In March 2022, Chinese Ambassador Qi Zhenhong said that Beijing is considering a fresh loan of US$ 1 billion, and a credit line of US $ 1.5 billion in lieu of rescheduling repayment of the existing loans. However, the promised loan and buyers’ credit did not materialize. They are apparently tied to the signing of the FTA which has been pending since 2015. But FTAs have been anathema for Sri Lankan governments. The chances of the Sino-Lanka FTA being signed are slim.
On June 8, reflecting Wang Yi’s view, the Chinese Foreign Ministry spokesman Zhao Lijiang said Sri Lanka should “boost its own effort, protect the stability and credibility of the investment and financing partners and ensure the stability and credibility of its investment and financing environment.” On June 9, the Director-General of the Department of Asian Affairs of the Chinese Foreign Ministry, Liu Jinsong, told Sri Lanka’s Ambassador Palitha Kohona that Sri Lanka should stick to “independent” domestic and foreign policies.
Earlier, the Chinese Ambassador in Colombo, Qi Zhenhong, had complained about Sri Lanka’s lurch towards IMF with India’s help and said that if China was approached first, it could have helped Lanka negotiate a good deal using its heft in the IMF.
President Gotabaya explained China’s lack of empathy by saying that it has lost interest in South Asia and is concentrating on South East Asia and Africa instead.

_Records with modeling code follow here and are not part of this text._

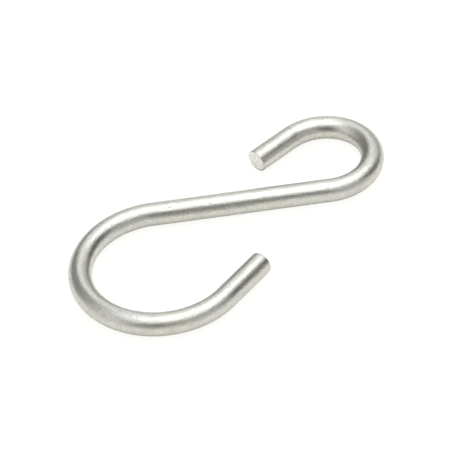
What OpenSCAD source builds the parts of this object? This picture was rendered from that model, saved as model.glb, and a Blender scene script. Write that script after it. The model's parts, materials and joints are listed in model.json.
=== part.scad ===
// Open S hook, bent from one length of round steel wire, lying flat.
// The shank runs along X. The small hook is at its +X end and the large hook at its -X end.
// The underside of the wire is at Z = 0, and the origin is below the middle of the hook's box.

/* [Wire] */
// Diameter of the straight wire
wire_d = 4.5; // [3:0.1:6]
// How much less the wire measures across in the bends, where bending stretched it
bend_thinning = 0.04; // [0.02:0.01:0.2]
// Width of the bevel round the rim of each cut end
end_bevel = 0.2; // [0.1:0.05:0.5]

/* [Shank] */
// Length of the straight wire between the two bends
shank_len = 34.3; // [20:0.1:60]

/* [Small hook] */
// Diameter of the space inside the small bend
small_inner_d = 14.2; // [10:0.1:24]
// Angle that the wire turns through in the small bend
small_wrap = 217; // [180:1:225]
// Length of the straight tail that ends the small hook, with its bevel
small_tail = 9.3; // [4:0.1:12]

/* [Large hook] */
// Diameter of the space inside the large bend
large_inner_d = 25.9; // [16:0.1:40]
// Angle that the wire turns through in the large bend
large_wrap = 226.5; // [180:0.5:230]
// Length of the straight tail that ends the large hook, with its bevel
large_tail = 11.2; // [4:0.1:16]

/* [Hidden] */

wire_r = wire_d / 2;
bent_d = wire_d - bend_thinning;
small_bend_r = (small_inner_d + bent_d) / 2;
large_bend_r = (large_inner_d + bent_d) / 2;

// Middle of the hook's box, measured from the large hook's end of the shank
middle_x = (shank_len + small_bend_r - large_bend_r) / 2;
middle_y = small_bend_r - large_bend_r;

// Angle by which each bend runs on inside the straight wire at both its ends
bend_overlap = 0.4;

$fn = 96;

// Straight wire that leaves the origin along +X
module shank() {
    rotate([0, 90, 0])
        cylinder(d = wire_d, h = shank_len);
}

// Straight wire that leaves the origin along +X and ends in a cut face with a bevelled rim
module tail(length) {
    straight = length - end_bevel;
    rotate([0, 90, 0]) {
        cylinder(d = wire_d, h = straight);
        translate([0, 0, straight])
            cylinder(r1 = wire_r, r2 = wire_r - end_bevel, h = end_bevel);
    }
}

// Bent wire that turns left round the origin, from straight below it
module bend(bend_r, wrap) {
    rotate([0, 0, -90 - bend_overlap])
        rotate_extrude(angle = wrap + 2 * bend_overlap)
            translate([bend_r, 0])
                circle(d = bent_d);
}

// One hook: the wire leaves the origin along +X, turns left and ends in its tail
module hook(bend_r, wrap, tail_len) {
    translate([0, bend_r, 0]) {
        bend(bend_r, wrap);
        rotate([0, 0, wrap])
            translate([0, -bend_r, 0])
                tail(tail_len);
    }
}

module s_hook() {
    color("silver")
        translate([-middle_x, -middle_y, wire_r]) {
            shank();
            translate([shank_len, 0, 0])
                hook(small_bend_r, small_wrap, small_tail);
            rotate([0, 0, 180])
                hook(large_bend_r, large_wrap, large_tail);
        }
}

s_hook();
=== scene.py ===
import json
import math

import bpy
from mathutils import Matrix, Vector, noise


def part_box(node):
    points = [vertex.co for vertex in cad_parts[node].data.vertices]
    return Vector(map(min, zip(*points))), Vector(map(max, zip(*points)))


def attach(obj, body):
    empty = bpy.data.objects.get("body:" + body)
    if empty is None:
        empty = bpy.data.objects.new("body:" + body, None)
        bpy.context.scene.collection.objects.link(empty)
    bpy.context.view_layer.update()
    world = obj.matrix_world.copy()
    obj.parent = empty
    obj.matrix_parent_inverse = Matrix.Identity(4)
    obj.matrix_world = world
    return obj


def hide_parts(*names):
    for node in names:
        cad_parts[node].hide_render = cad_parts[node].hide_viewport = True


# The S hook lies flat on the floor. A finer sweep of the same bent wire replaces its one CAD node, s_hook.
# The wire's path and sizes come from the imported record's mounts and the node's box. Lengths are in metres.

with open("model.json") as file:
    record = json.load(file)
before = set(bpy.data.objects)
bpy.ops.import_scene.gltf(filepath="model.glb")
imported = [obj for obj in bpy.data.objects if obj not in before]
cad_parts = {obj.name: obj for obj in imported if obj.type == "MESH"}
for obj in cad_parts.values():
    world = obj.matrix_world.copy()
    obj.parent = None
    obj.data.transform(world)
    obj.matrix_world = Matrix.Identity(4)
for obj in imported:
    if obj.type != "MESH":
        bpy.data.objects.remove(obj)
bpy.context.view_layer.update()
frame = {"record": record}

MM = 0.001
NODE = "s_hook"

# Wire
BEVEL = 0.2 * MM  # from the end of a mount's wall to the cut face, as in the CAD
RING_GAP = 0.3 * MM
SIDES = 96
SETTLE = 1.6 * MM  # length over which the straight wire's section turns into the bent one
WAVE_LEAST = 0.002 * MM  # the drawn surface lies at least this far below its true round
WAVE_DEPTH = 0.024 * MM  # and dips by up to this much more
WAVE_LENGTH = 2.4 * MM
WAVE_STRETCH = 0.3  # the waves are this many times as frequent along the wire as round it

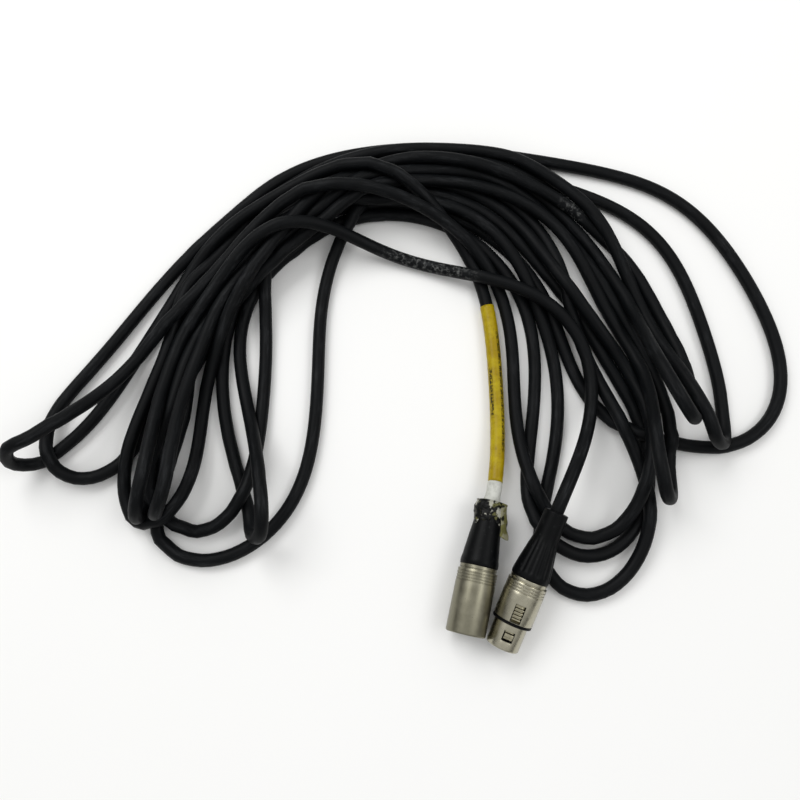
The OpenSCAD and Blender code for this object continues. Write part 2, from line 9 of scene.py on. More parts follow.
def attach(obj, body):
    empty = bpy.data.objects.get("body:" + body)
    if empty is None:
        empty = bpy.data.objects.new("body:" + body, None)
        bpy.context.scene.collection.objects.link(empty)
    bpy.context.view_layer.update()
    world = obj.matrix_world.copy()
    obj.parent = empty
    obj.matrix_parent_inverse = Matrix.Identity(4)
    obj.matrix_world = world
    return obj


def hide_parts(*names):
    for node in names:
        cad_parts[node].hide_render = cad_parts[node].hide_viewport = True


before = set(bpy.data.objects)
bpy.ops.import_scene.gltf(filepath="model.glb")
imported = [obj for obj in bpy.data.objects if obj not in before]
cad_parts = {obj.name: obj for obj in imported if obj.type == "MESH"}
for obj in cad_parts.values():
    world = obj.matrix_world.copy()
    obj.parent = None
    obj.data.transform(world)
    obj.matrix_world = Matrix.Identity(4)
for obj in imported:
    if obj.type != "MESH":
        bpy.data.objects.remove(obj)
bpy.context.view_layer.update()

But Prime Minister Ranil Wickremesinghe differed and said that Beijing has significant stakes in Lanka and that efforts would be made to get China on board in Colombo’s efforts to put together a consortium of India, Japan and China to work out an aid scheme for Sri Lanka. Efforts would also be made to amend some conditions attached to Chinese loans to ease repayment, he said. But it is unlikely that geopolitical rivals China and India will actually work together on Sri Lanka.
Meanwhile, the IMF is expecting Beijing to join in its efforts to get Lanka’s loan repayment schedule restructured because China is a major lender to Sri Lanka. According to economist Umesh Moramudali, (DailyFT June 17, 2022) China’s Public and Publicly Guaranteed (PPG) loans to Sri Lanka at the end of 2021 constituted 19.9% of the total PPG loans. And the debt service on that debt stock was 20% of the total PPG debt service.
Moramudali further says that when on April 12 this year, Sri Lanka suspended the repayment of foreign loans totalling US$ 26.4 billion, the Chinese component amounted to US$ 7.1 billion.
Rivalry with India
China’s reluctance to put money into Sri Lanka is partly due to its geopolitical rivalry with India. China was put off by Sri Lanka’s decision to cancel the US$ 12 million project given to the Chinese firm Sinosoar-Etechwin to install hybrid renewable energy systems in the Palk Bay islands of Nainativu, Delft or Neduntheevu and Analaitivu. It was an ADB-sanctioned project. India had said that the islands were too near India and asked Sri Lanka to hand over the projects to it for security reasons.
The cancellation of the islands’ power project had taken place when China was showing a deep interest in investing in Tamil-dominated North Sri Lanka. China is keen on challenging India’s claim to have exclusive rights there. China has already set up an export-oriented sea cucumber farm and factory there. Ambassador Qi Zhenhong even said that the “Tamils love China”.
China has turned its attention to the Tamil-speaking Eastern province too, where also India has vital strategic interests. Besides the 99 giant oil tanks in China Bay in Trincomalee, India also has a plan to build a floating dockyard at Trincomalee port.